1. Brasil de Fato, quotidien, du 19 avril 2007.

2. S’étendant sur plus de 200 000 km2 dans le bassin du Rio Paraguay, principalement dans les États brésiliens de Mato Grosso et de Mato Grosso do Sul, le Pantanal est la plus grande zone humide de la planète, une énorme plaine, avec des cours d’eau coulant doucement durant la saison humide en de nombreux méandres, et submergeant plus de 80 % du territoire. On pense qu'il constitue l’écosystème le plus dense de la planète tant au point de vue végétal qu’animal. Son importance est souvent éclipsée par la popularité de la forêt amazonienne auprès des défenseurs de la nature, mais il constitue une part tout aussi vitale et intéressante de la biosphère. Il possède la plus riche collection au monde de plantes aquatiques.

3. Ce qui signifie : cette terre va encore accomplir son idéal, ainsi elle se transformera en une immense cannaie.

4. Domingos Ferandez Calabar (?-1635), commerçant et contrebandier de Pernambuco, a soutenu l’invasion par la Compagnie hollandaise des Indes occidentales (Geoctroyerd Westindische Companie) du Nordeste du Brésil en 1632, après avoir combattu les Hollandais ; l’historiographie brésilienne le considère comme un traître.

5. Discours de Lula le 20 mars 2007.

6. Folha de São Paulo du 29 avril 2007.

7. Le PSTU est une petite organisation révolutionnaire liée à l’un des courants morenistes internationaux.
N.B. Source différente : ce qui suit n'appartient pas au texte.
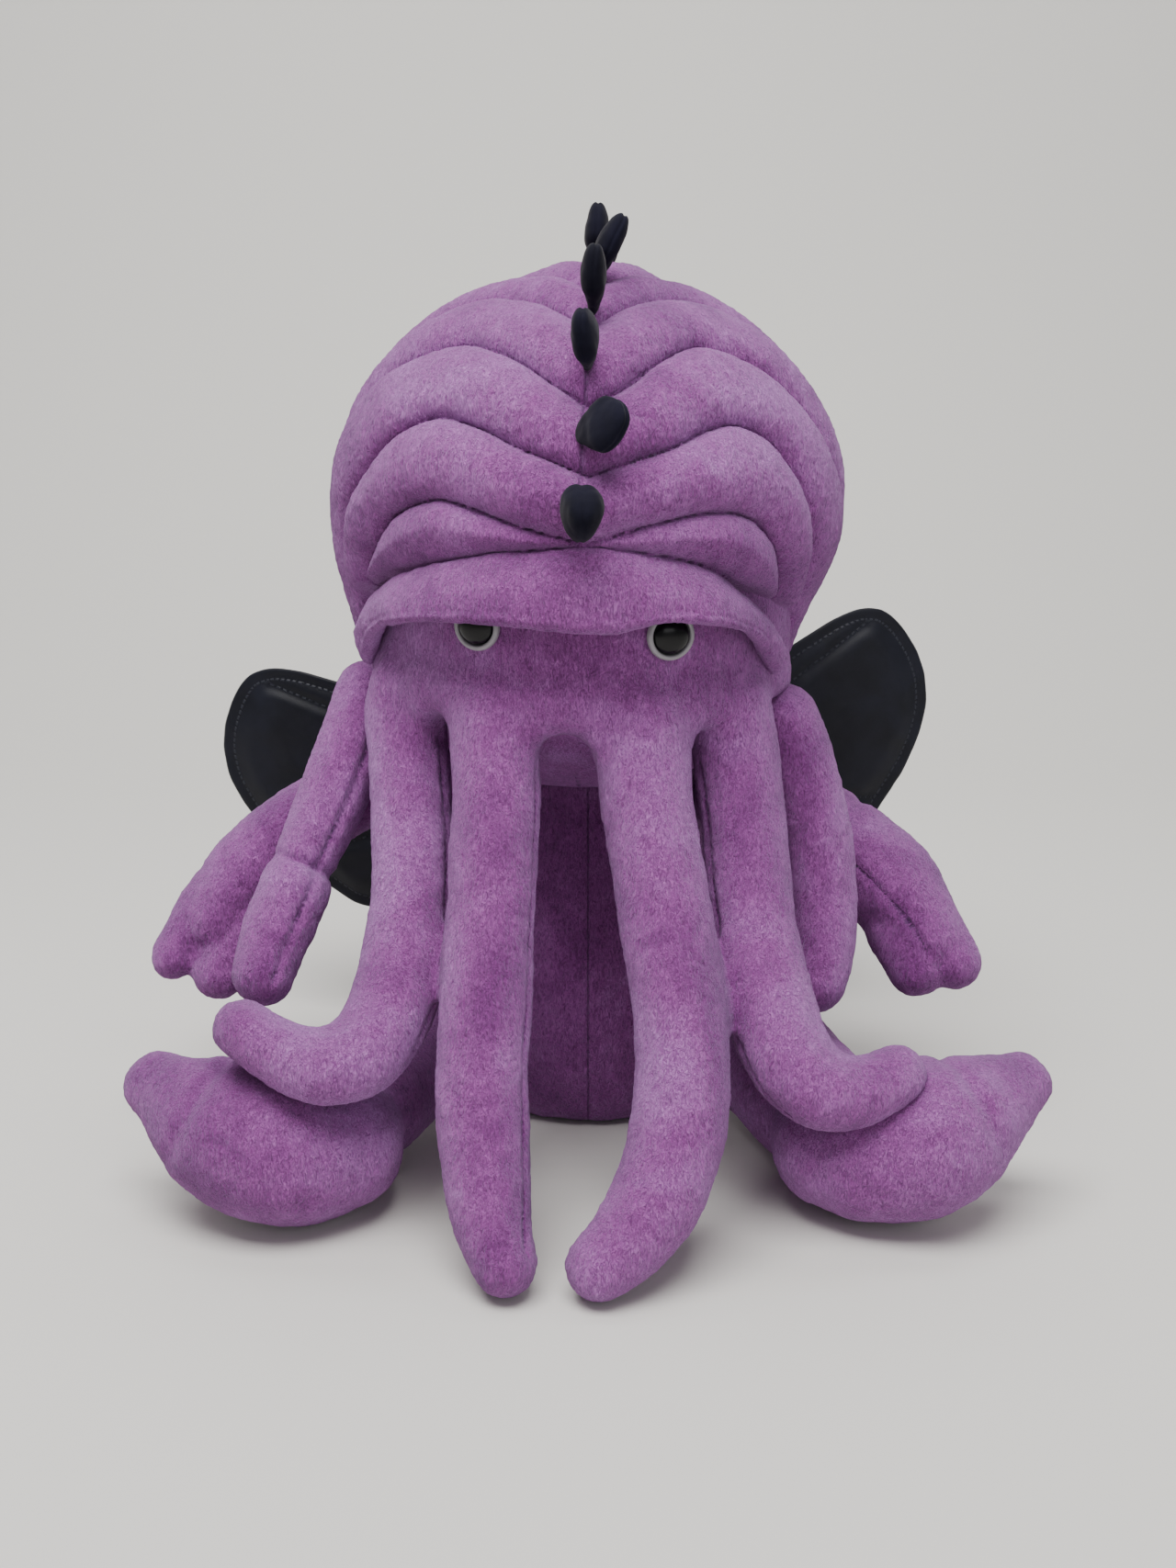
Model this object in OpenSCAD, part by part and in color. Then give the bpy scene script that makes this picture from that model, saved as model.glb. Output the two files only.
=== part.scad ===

Il a été constitué par des militants ayant décidé de quitter le Parti des travailleurs en 1992. Politiquement marginale, cette organisation dispose d’une présence militante au sein des mouvements sociaux.

8. Plenária Nacional da Assembléia Popular, un mouvement pluraliste impulsé surtout par le MST et les secteurs de la gauche chrétienne.

9. Il s’agit d’un amendement visant à réduire les possibilité du contrôle du respect de la loi du travail, une initiative des secteurs parlementaires du PSDB et de DEM.

10. Agência Carta Maior, 28 mai 2007.